The Anti-Lobbying Act prohibits the executive branch from spending federal money to influence members of Congress or officials of state governments to support or oppose legislation or policy. Waxman's letter stopped short of accusing the administration of breaking the law.

Under the federal Clean Air Act, California is authorized to seek waivers for more stringent pollution standards because of its unique pollution problems. Once a waiver is granted, other states are free to adopt the tougher standards. About a dozen states are awaiting the waiver so that they can follow California's lead.

California filed its application, needed to enforce a 2002 state law requiring automakers to cut emissions by 30 percent by 2016, in December 2005. Environmental Protection Agency Administrator Stephen L. Johnson recently told the Senate Environment and Public Works Committee that he anticipates a decision by the end of the year.

The administration's campaign was discovered in June, just as the EPA was about to close the public comment period on the waiver. Waxman learned that a special assistant to Transportation Secretary Mary Peters had left a voice mail for a congressman urging submission of comments to the EPA opposing the waiver.
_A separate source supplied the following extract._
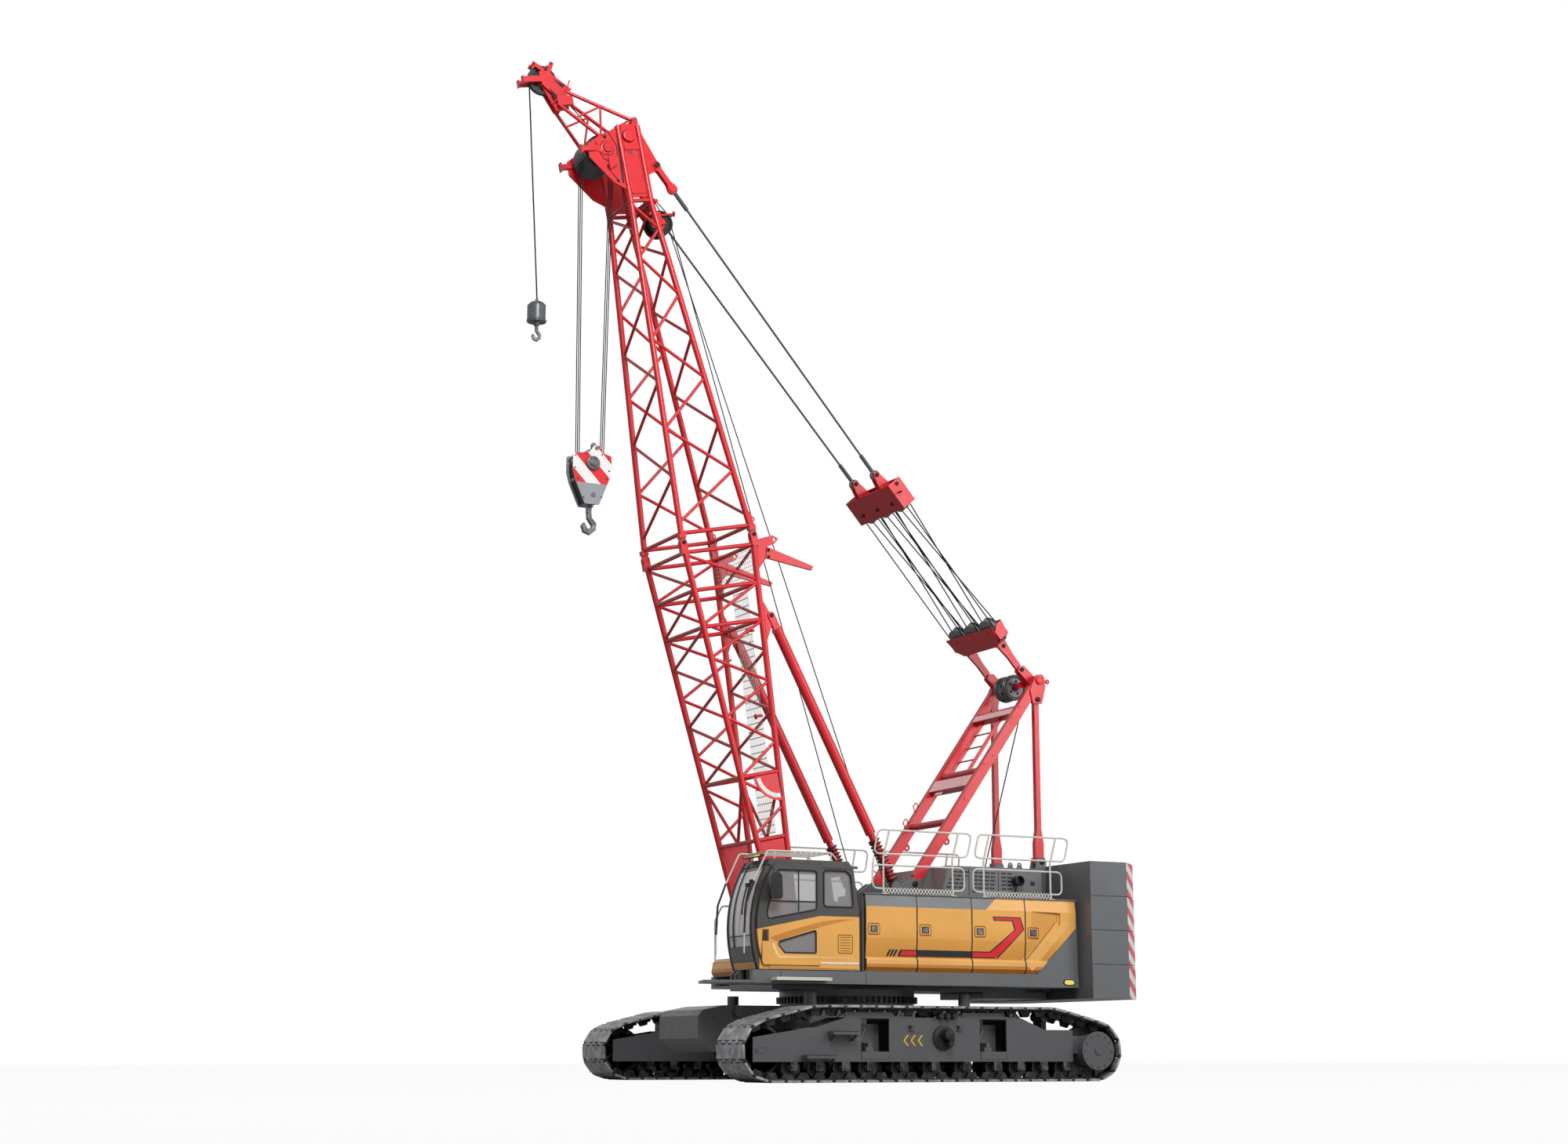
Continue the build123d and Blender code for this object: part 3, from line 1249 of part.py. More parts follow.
def main_block():
    """Hook block: two side plates, three sheaves and spacers."""
    x = block_x
    z = block_z
    outline = [
        (x + 345, z + 140), (x + 60, z + 185), (x - 20, z + 305), (x - 110, z + 305), (x - 180, z + 190),
        (x - 325, z + 150), (x - 335, z - 120), (x - 290, z - 250), (x - 120, z - 680), (x + 130, z - 680),
        (x + 300, z - 300), (x + 345, z - 130)]
    cheeks = both_sides(plate(outline, block_half_width - 20, block_half_width, 30))
    pin = disc(x, z, 70, -block_half_width - 20, block_half_width + 20)
    wheels = [sheave(x, z, block_sheave_radius, y, 68, 70) for y in hoist_ys]
    trunnion = box(x - 90, x + 90, -block_half_width, block_half_width, z - 660, z - 540)
    spacers = [
        disc(x + dx, z + dz, 24, -block_half_width, block_half_width)
        for dx, dz in ((-290, 110), (300, 100), (-60, 280), (-250, -260), (260, -260))]
    return join([*cheeks, pin, *wheels, trunnion, *spacers]).cut(
        tube((x, 0, z - 661), (x, 0, z - 580), hook_shank_radius + seat))


def main_hook():
    shank = tube((block_x, 0, block_z - 800), (block_x, 0, block_z - 581), hook_shank_radius)
    return join([shank, hook_shape(block_x, block_z - 770, 200, 90)])


def aux_fall():
    reach = tip_sheave_radius - groove_depth + rope_radius + 3 * seat
    return tube((tip_x + reach, 0, tip_z), (ball_x, 0, ball_z + 226), rope_radius)


def aux_ball():
    """Overhaul weight of the auxiliary hook, with its rope socket."""
    profile = Wire.make_polygon(
        [Vector(0, 0, -165), Vector(156, 0, -165), Vector(156, 0, 110), Vector(105, 0, 165), Vector(34, 0, 165),
         Vector(26, 0, 225 - seat), Vector(0, 0, 225 - seat)], close=True)
    weight = Solid.revolve(Face(profile), 360, Axis.Z).cut(tube((0, 0, -166), (0, 0, -100), 28 + seat))
    return weight.moved(Location((ball_x, 0, ball_z)))


def aux_hook():
    shank = tube((ball_x, 0, ball_z - 250), (ball_x, 0, ball_z - 101), 28)
    return join([shank, hook_shape(ball_x, ball_z - 240, 130, 50)])


def rail_loop(corners, radius):
    """Closed bent tube through rounded-off corners, as short straight runs with a ball at each bend."""
    bend = 90
    points = []
    count = len(corners)
    for index, corner in enumerate(corners):
        here = Vector(*corner)
        for neighbour in (corners[index - 1], corners[(index + 1) % count]):
            points.append(here + (Vector(*neighbour) - here).normalized() * bend)
    pieces = [tube(tuple(a), tuple(b), radius) for a, b in zip(points, points[1:] + points[:1])]
    return pieces + [ball(tuple(p), radius + 0.5) for p in points]


def handrails():
    """Rail sets on the housings: a lower and an upper loop, two posts and a slotted toe board in each."""
    top = house_top_z
    rails = []
    for front, rear in ((450, -1250), (-1420, -3130)):
        foot = side_y - 40
        head = side_y - 10
        lower = [(front, foot, top + 95), (front, foot, top + 465), (rear, foot, top + 465), (rear, foot, top + 95)]
        upper = [(front - 20, foot, top + 645), (front - 100, head, top + 1025),
                 (rear - 140, head, top + 1025), (rear - 60, foot, top + 645)]
        pieces = rail_loop(lower, rail_radius) + rail_loop(upper, rail_radius)
        low_x, high_x = rear + 220, front - 200
        for x in (low_x, high_x):
            pieces.append(tube((x, foot, top + 20), (x, foot, top + 610), rail_radius))
            pieces.append(tube((x, foot, top + 600), (x - 85, head, top + 1025), rail_radius))
        board = box(low_x, high_x, foot + 5, foot + 13, top + 20, top + 112)
        pitch = (high_x - low_x) / toe_slots
        slots = [
            box(low_x + (index + 0.28) * pitch, low_x + (index + 0.72) * pitch, foot, foot + 20, top + 42, top + 94)
            for index in range(toe_slots)]
        pieces.append(board.cut(*slots))
        rails.append(join(pieces))
    return rails + [rail.mirror(Plane.XZ) for rail in rails]


def steps():
    """Platform ahead of the cab and the step under its door."""
    platform = slab(
        [(deck_front_x, side_y + 60), (2700, side_y + 120), (3300, 1560), (3300, 1480), (3110, 900),
         (deck_front_x, 860)], deck_low_z + 60, deck_low_z + 100)
    step = box(1310, 2270, side_y + seat, side_y + 200, 1530, 1580)
    return [platform, step]


# ================================================================ output
left_track = track_band()
save("track_left", left_track)
save("track_right", left_track.mirror(Plane.XZ))
frame = track_frame()
save("track_frame_left", frame)
save("track_frame_right", frame.mirror(Plane.XZ))
save("track_rollers", *both_sides(*[track_roller(x) for x in roller_places()],
                                  carrier_roller(base_x + carrier_pitch, front_seat_z),
                                  carrier_roller(base_x, middle_seat_z),
                                  carrier_roller(base_x - carrier_pitch, frame_step_z)))
save("idlers", *both_sides(idler()))
save("final_drives", *both_sides(final_drive()))
save("carbody", carbody())
save("slewing_gear", slewing_gear())

save("deck", deck())
save("cab_shell", cab_shell())
save("cab_glass", *cab_glass())
save("cab_seat", *operator_seat())
save("cab_door", cab_door())
save("door_glass", *door_glass())
save("house_left", house_left())
save("house_right", house_right())
doors = left_doors()
for number, door in enumerate(doors, 1):
    save(f"left_door_{number}", door)
for number, (front, rear) in enumerate(zip(right_door_edges, right_door_edges[1:]), 1):
    save(f"right_door_{number}", join([side_door(front, rear), latch(front)]).mirror(Plane.XZ))
save("engine_hood", engine_hood())
save("engine", engine())
save("counterweight", *counterweight())
save("winch_front", winch(drum_front_x, drum_z, drum_half_width))
save("winch_rear", winch(drum_rear_x, drum_z, drum_half_width))
save("winch_luffing", winch(luff_drum_x, drum_z, 400))
save("handrails", *handrails())
save("steps", *steps())

save("gantry_legs", gantry_legs())
save("gantry_head", gantry_head_frame())
save("gantry_backstays", *both_sides(backstay()))
save("gantry_sheaves", *[
    sheave(*sheave_axis, gantry_sheave_radius, y, 70, 70).cut(disc(*sheave_axis, 40 + seat, -600, 600))
    for y in (-150, 130)])

save("boom_base", boom_base())
save("boom_top", boom_top())
save("boom_walkway", boom_walkway())
save("tip_frame", tip_frame())
save("head_sheaves", *head_sheaves())
save("deflector_sheaves", *deflector_sheaves())
save("tip_sheave", tip_wheel())

save("tackle_lower_block", lower_tackle())
save("tackle_spreader", spreader())
save("pendants", *pendants())
save("backstop_rods", *backstop_rods())
save("backstop_tubes", *backstop_tubes())

save("main_falls", *main_falls())
save("main_block", main_block())
save("main_hook", main_hook())
save("aux_fall", aux_fall())
save("aux_ball", aux_ball())
save("aux_hook", aux_hook())
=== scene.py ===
"""Crawler crane, dressed around its packed CAD frame: finishes, ropes, rails, cab fittings and the studio."""

from math import asin, atan2, cos, hypot, pi, radians, sin

import bmesh
import bpy
from bpy.props import FloatProperty, FloatVectorProperty, IntProperty, PointerProperty
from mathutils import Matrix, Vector


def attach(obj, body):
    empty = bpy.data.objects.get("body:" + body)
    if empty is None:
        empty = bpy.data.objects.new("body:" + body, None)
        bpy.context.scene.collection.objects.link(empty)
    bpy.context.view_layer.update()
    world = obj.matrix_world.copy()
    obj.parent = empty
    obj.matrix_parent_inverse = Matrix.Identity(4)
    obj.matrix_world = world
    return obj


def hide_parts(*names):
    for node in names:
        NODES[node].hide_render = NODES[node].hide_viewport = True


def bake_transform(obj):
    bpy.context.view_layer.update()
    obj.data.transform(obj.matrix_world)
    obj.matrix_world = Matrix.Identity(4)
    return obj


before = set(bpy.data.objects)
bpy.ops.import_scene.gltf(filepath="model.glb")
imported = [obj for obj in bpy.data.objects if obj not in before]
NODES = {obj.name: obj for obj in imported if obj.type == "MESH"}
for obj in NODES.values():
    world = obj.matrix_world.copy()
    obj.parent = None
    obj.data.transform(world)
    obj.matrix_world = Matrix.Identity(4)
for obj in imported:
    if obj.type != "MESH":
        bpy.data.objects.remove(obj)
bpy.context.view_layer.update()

bl_info = {
    "name": "Crawler Crane",
    "version": (1, 0, 0),
    "blender": (4, 5, 0),
    "location": "View3D > Sidebar > Crane",
    "description": "Builds the finishes, ropes and fittings of a crawler crane around its CAD frame",
    "category": "Object",
}

FINISH = {}

# Edges that bend by less than the first angle are shaded smooth; those above the second are bevelled.
SMOOTH_BELOW = 32
BEVEL_ABOVE = 40
# Strands laid round a wire rope, as the eye counts them.
ROPE_STRANDS = 6

# Joints between the doors, and the axes of the machine that fittings are laid out along, in metres.
DOOR_JOINTS = (0.600, -0.338, -1.362, -2.380, -3.380)
BOOM_FOOT = (1.338, 1.944)
BOOM_ANGLE = radians(78.1)
TACKLE_PIVOT = (-3.180, 6.950)
TACKLE_ANGLE = radians(48.973)
STOP_FOOT = (-0.500, 3.136)
STOP_ANGLE = radians(62.158)
# Axles and bores on the boom, as station and offset.
HEAD_AXLE = (13.595, -0.560)
JIB_BORE = (13.79, -0.139)
DEFLECTOR = (12.380, 0.352)
TIP_AXLE = (14.954, -1.294)
# Faces, as distances from the machine's middle plane.
HOUSE_FACE = 1.750
HOOD_FACE = 1.2505
CAB_FACE = 1.7205
DOOR_FACE = 1.7705
FRAME_FACE = 2.95
CHASSIS_FACE = 0.735
# The windscreen is an arc; all glass ahead of WINDSCREEN_REAR belongs to it.
SCREEN_CENTRE = (0.6682, 2.3492)
SCREEN_RADIUS = 1.9199
WINDSCREEN_REAR = 2.36
# Winch drums of the hoists, and the drum of the luffing rope.
WINCH_Z = 2.40
WINCH_RADIUS = 0.26
LUFFING_DRUM = (-2.50, 0.18)
GANTRY_SHEAVE = (-3.3, 6.7)
GANTRY_SHEAVE_YS = (-0.15, 0.13)
TACKLE_WHEEL_YS = (-0.508, 0, 0.508)
SIDE = Vector((0, 1, 0))
# How far the foot of the red pendant links lies along the slope of the tackle.
LINKS_START = TACKLE_PIVOT[0] * cos(TACKLE_ANGLE) + TACKLE_PIVOT[1] * sin(TACKLE_ANGLE) + 10.10


# ---------------------------------------------------------------- shape helpers
def on_axis(foot, angle, along, across, y):
    """Point laid out along a slanted axis: across is positive towards the machine's rear and up."""
    return Vector((foot[0] + along * cos(angle) - across * sin(angle), y,
                   foot[1] + along * sin(angle) + across * cos(angle)))


def on_boom(station, offset, y):
    return on_axis(BOOM_FOOT, BOOM_ANGLE, station, offset, y)


def on_tackle(distance, offset, y):
    return on_axis(TACKLE_PIVOT, TACKLE_ANGLE, distance, offset, y)


def on_stop(distance, offset, y):
    return on_axis(STOP_FOOT, STOP_ANGLE, distance, offset, y)


def turns_of(count, first=0.0):
    """Angles, in radians, of equal steps round a circle."""
    return [first + 2 * pi * k / count for k in range(count)]


def across(direction):
    """Two unit vectors at right angles to a direction and to each other."""
    lead = Vector(direction).normalized()
    guess = Vector((0, 1, 0)) if abs(lead.y) < 0.9 else Vector((1, 0, 0))
    first = lead.cross(guess).normalized()
    return first, lead.cross(first)


def circle(centre, first, second, radius, count):
    """Points round a circle in the plane of two unit vectors."""
    return [centre + (first * cos(turn) + second * sin(turn)) * radius for turn in turns_of(count)]


def rounded(points, radius, steps=4, closed=False):
    """A bent rod's line: the points with each corner turned into an arc of the given radius."""
    points = [Vector(p) for p in points]
    count = len(points)
    line = []
    for i, point in enumerate(points):
        if not closed and i in (0, count - 1):
            line.append(point)
            continue
        before = points[i - 1] - point
        after = points[(i + 1) % count] - point
        turn = before.angle(after)
        if turn > pi - 0.02:
            line.append(point)
            continue
        reach = min(radius / max(sin(turn / 2), 0.01) * cos(turn / 2), before.length * 0.48,
                    after.length * 0.48)
        start = point + before.normalized() * reach
        end = point + after.normalized() * reach
        for s in range(steps + 1):
            t = s / steps
            line.append(start * (1 - t) ** 2 + point * 2 * t * (1 - t) + end * t * t)
    return line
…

Waxman launched an investigation. He said he'd received internal documents and e-mails and had conducted interviews that indicated that the campaign had been initiated by senior administration officials and "coordinated with the motor vehicle industry."

Among the documents was an e-mail from Transportation Undersecretary Jeff Shane in May saying Peters wanted a plan "facilitating a pushback from governors" — especially Democrats — and others to the waiver petition.

Peters told her staff to call members of Congress and said she'd make calls herself, Waxman said. According to a May 25 e-mail, Peters received word from Marty Hall, the chief of staff at the Council on Environmental Quality, that it was OK for her to make calls.

Waxman said that when his investigators interviewed Hall, he had memory problems.

"At least 20 times during the interview, he responded to questions about his knowledge of the lobbying campaign with variations of 'I don't recall,' " Waxman said. But the congressman said investigators had learned from others that at least three senators, 24 House of Representatives members from Ohio and Michigan, and seven governors were contacted.

"We were hoping to solicit comments against the California waiver," Simon Gros, the deputy chief of staff at the Transportation Department, said when committee investigators interviewed him Friday.

The campaign was aided by the auto industry, which testified against the waiver before the EPA in June. The Auto Alliance provided a list of auto plants organized by congressional district, which was used to create a "target list" of House members to contact, Waxman said.

Not everyone was comfortable with the calls, including Heidah Shahmoradi, whose voice mail launched the House investigation.

She e-mailed Gros on June 7 saying that "we are a bit concerned about the conversation on this task" because "it appears to sound more like lobbying." She was told that the message had been cleared by the Transportation Department's top lawyer.

Waxman said there appeared to be coordination with the EPA, which he said would be "especially problematic because EPA is charged with making an independent and objective decision on the California application."

The Council on Environmental Quality sees no such problem, Hellmer said.

"The EPA administrator will be making an independent and objective decision based on the merits of California's petition and the record of public input before the agency," she said.